Personal information
- Born: January 11, 1996 (age 30) Victoria, British Columbia
- Height: 165 cm (5 ft 5 in)

Sport
- Sport: Softball
- Position: Third base
- University team: San Jose State Spartans

Medal record
Women's softball
Representing Canada
Olympic Games
| Bronze medal – third place | 2020 Tokyo | Team |
Pan American Games
| Silver medal – second place | 2019 Lima | Team |
| Bronze medal – third place | 2023 Santiago | Team |

= Emma Entzminger =

Canadian softball player (born 1996)

Emma Alyce Entzminger (born January 11, 1996) is a Canadian softball infielder with the Canada women's national softball team. Entzminger played college softball at San Jose State University in the U.S. First named to the Canada national team in 2015, Entzminger competed with the team at the 2015 Pan American Games and later the 2018 Women's Softball World Championship. Entzminger went on to win three international medals with Canada, a silver medal at the 2019 Pan American Games and bronze medal at the 2023 Pan American Games and a bronze medal at the 2020 Summer Olympics.

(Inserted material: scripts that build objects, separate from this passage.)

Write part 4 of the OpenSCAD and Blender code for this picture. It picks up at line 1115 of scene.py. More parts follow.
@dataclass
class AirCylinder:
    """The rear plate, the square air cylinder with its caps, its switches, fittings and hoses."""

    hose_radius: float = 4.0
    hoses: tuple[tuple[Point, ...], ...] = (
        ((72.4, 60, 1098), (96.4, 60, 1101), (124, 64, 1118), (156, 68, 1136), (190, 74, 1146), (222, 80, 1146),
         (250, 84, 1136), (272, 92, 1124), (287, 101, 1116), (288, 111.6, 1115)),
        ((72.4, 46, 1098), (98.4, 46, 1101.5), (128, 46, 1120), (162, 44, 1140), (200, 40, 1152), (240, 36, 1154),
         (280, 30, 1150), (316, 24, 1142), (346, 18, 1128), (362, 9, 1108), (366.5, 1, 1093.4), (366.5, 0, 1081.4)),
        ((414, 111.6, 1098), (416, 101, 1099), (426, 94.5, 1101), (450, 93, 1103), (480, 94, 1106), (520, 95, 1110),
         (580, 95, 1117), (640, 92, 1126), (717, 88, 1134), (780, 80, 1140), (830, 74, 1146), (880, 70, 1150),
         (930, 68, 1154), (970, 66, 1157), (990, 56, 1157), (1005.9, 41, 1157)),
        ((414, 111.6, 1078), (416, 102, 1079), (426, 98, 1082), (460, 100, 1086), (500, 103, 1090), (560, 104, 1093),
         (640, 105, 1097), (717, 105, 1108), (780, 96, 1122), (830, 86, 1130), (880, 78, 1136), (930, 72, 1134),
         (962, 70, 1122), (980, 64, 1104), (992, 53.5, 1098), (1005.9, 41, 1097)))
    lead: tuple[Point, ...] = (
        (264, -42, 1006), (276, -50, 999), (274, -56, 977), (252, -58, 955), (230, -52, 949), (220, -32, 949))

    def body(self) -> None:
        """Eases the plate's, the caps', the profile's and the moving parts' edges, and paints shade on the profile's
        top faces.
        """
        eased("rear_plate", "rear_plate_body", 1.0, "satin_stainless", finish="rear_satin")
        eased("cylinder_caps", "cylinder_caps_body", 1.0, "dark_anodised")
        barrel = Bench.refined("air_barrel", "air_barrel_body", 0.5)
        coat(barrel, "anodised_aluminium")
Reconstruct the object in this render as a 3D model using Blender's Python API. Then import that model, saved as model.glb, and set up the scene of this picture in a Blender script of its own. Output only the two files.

==Early life and education==
Entzminger was born in Victoria, British Columbia and graduated from Lambrick Park Secondary School in Victoria in 2014. At Lambrick Park, Entzminger played five sports: basketball, soccer, softball, tennis, and volleyball.
After secondary school, Entzminger attended San Jose State University in the U.S. city of San Jose, California and played on the San Jose State Spartans softball team from 2015 to 2018. In four seasons, Entzminger played 206 games, primarily starting at third base in 2016 and 2017 and shortstop in 2018. Entzminger batted a career best .324 in 2016 and .269 as a senior in 2018. Entzminger graduated from San Jose State in 2018 with a bachelor's degree in kinesiology with an emphasis in exercise and rehab science.

==International career==
In 2015, Entzminger was first named to the Canada women's national softball team and competed with the team in the 2015 Pan American Games. Entzminger returned to the Canadian national team in 2018 to compete in three tournaments, including the 2018 Women's Softball World Championship.

Entzminger competed at the 2019 Pan American Games in Lima, winning silver.

In June 2021, Entzminger was named to Canada's 2020 Olympic team.

==Personal life==
Entzminger is in relationship with ice hockey player Kristen Campbell.